Lester had several fights at the Stadium with mixed success. On one occasion he was billed to fight at the Stadium, whilst Burns was in Melbourne. At this time the Stadium was unroofed. Concerned about the size of the gate, Burns asked Lester to wire him as to how the crowd “rolled up." Soon after 8 o’clock, Tommy received a message from Lester that just said, “Thousands turned away.”

A delighted Burns retired to contemplate his percentage of a full house. Next morning he read in a newspaper, that a last minute thunderstorm had caused the postponement of the fight and that “thousands had been turned away.”

Burns tried his hand at many other ventures. At various times he owned a string of hotels in the north of England, became an insurance agent, a lacrosse promoter, cafĂ© proprietor, a hockey player and owner of a New York “speakeasy.”
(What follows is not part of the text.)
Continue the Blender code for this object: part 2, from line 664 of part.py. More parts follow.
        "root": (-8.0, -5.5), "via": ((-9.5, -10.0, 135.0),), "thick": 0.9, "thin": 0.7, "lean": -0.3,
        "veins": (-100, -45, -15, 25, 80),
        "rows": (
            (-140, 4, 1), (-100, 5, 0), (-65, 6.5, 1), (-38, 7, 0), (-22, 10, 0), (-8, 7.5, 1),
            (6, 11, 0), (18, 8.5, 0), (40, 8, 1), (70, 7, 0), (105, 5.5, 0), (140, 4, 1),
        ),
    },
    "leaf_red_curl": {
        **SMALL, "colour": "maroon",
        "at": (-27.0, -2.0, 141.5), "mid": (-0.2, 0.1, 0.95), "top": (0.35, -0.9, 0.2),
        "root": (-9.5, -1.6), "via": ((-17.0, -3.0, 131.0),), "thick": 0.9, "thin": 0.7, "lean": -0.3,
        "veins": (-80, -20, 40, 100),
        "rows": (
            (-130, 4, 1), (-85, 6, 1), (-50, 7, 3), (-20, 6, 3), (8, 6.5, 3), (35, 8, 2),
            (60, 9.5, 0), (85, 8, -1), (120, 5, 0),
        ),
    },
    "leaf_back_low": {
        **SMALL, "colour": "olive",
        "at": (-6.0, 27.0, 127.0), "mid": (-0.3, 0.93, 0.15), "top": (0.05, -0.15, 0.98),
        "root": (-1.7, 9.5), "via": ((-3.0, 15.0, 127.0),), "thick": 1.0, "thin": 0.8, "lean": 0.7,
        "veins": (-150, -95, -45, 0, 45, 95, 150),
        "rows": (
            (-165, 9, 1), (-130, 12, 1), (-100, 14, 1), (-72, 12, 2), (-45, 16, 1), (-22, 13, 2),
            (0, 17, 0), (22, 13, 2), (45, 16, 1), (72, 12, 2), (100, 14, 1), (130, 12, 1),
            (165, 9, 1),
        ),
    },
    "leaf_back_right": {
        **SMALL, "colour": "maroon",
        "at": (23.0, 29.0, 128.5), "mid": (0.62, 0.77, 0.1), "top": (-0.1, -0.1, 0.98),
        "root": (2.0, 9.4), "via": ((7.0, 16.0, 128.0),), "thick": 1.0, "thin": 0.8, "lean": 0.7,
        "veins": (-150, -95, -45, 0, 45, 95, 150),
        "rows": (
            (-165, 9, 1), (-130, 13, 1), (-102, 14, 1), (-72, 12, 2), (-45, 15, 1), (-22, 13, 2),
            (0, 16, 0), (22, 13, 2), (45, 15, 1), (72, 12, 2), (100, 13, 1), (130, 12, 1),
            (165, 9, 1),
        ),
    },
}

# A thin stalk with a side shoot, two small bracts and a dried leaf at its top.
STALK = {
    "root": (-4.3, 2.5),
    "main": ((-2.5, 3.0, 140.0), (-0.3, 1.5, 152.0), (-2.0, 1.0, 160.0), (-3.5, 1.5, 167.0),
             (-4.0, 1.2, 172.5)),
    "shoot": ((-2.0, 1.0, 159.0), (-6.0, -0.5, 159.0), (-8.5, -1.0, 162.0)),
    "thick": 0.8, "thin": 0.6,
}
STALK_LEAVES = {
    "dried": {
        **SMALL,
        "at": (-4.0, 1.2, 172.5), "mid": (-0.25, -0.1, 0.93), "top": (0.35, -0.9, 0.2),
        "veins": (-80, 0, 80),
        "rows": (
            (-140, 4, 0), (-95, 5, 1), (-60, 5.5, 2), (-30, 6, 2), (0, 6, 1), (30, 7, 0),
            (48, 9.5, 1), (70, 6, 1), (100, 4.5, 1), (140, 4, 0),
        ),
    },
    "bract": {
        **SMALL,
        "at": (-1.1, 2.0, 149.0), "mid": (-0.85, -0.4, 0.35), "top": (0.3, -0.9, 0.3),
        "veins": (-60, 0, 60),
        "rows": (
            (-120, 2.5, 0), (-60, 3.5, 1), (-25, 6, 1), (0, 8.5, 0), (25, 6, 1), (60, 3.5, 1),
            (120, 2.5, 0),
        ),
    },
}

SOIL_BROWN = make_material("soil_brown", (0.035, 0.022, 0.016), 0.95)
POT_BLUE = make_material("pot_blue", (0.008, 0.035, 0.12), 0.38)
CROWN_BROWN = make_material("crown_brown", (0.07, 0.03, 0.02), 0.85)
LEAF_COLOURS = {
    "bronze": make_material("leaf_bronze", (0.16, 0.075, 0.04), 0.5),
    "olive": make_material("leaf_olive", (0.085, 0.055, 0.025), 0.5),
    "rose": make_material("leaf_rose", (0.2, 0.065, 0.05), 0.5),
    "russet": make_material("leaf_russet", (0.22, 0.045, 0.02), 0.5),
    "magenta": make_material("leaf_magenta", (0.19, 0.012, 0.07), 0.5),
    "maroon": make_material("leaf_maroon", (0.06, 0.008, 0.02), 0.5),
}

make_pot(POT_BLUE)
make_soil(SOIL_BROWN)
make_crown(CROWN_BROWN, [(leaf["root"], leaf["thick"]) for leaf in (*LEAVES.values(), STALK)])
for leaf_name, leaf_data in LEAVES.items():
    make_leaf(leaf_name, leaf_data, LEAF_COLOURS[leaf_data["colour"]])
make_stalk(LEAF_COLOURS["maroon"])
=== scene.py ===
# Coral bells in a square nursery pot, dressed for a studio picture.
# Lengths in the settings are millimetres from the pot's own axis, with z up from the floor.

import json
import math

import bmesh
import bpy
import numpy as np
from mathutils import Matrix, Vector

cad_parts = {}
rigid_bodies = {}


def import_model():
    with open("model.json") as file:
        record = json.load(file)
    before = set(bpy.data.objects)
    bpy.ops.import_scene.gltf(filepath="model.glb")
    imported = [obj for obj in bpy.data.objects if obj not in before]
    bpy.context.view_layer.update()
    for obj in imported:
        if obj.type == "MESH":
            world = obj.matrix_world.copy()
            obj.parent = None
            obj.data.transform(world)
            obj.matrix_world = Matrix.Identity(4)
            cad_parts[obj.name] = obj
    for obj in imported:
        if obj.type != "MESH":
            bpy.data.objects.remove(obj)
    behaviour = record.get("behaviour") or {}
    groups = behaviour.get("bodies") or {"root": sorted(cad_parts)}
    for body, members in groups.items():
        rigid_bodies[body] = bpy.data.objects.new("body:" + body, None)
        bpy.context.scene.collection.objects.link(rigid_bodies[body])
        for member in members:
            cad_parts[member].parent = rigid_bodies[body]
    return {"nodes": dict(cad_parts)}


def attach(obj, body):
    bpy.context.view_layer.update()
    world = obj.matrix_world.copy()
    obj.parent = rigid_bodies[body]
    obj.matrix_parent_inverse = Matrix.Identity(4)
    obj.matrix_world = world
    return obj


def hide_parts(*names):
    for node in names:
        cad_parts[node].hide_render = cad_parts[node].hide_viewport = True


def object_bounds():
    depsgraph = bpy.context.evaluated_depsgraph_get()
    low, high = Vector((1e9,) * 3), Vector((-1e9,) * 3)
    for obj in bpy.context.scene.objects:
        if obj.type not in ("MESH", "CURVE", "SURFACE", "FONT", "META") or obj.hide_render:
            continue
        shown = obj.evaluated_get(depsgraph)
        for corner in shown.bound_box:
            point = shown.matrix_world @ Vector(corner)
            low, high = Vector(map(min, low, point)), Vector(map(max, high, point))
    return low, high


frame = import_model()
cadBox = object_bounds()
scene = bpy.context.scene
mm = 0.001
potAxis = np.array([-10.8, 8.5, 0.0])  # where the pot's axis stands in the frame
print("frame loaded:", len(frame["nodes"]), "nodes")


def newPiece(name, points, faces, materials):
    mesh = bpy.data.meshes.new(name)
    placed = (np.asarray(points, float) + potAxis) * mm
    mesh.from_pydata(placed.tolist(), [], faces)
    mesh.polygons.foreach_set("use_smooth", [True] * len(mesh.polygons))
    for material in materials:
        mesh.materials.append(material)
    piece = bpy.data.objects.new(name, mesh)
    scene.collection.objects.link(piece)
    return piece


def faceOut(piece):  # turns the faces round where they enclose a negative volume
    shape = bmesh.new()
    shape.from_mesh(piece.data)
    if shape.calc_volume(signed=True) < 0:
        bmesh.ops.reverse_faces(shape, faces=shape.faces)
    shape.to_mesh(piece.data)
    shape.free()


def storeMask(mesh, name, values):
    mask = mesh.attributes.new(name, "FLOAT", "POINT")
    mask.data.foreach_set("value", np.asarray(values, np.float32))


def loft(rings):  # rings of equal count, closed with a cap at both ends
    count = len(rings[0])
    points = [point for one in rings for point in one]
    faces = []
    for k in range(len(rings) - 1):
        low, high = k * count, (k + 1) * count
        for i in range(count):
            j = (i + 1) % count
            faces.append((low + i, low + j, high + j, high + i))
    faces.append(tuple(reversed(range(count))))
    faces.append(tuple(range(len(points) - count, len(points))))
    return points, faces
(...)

In the early thirties, Tommy became plagued with arthritis and thought he would never walk again. He turned to religion for comfort and gradually his legs strengthened Drifting to the West Coast, he became a Pastor with the Church of Brotherhood of Universal Love, and began preaching in a little church in Seattle.

In 1946 Burns moved to California. He met a woman he had first fell in love with, 43 years earlier in Detroit. Their love was rekindled and they married in July that year.

Tommy Burns died from a heart condition in Vancouver, in May 1955. He had travelled to Vancouver from his home in California two weeks earlier, to enter a religious order.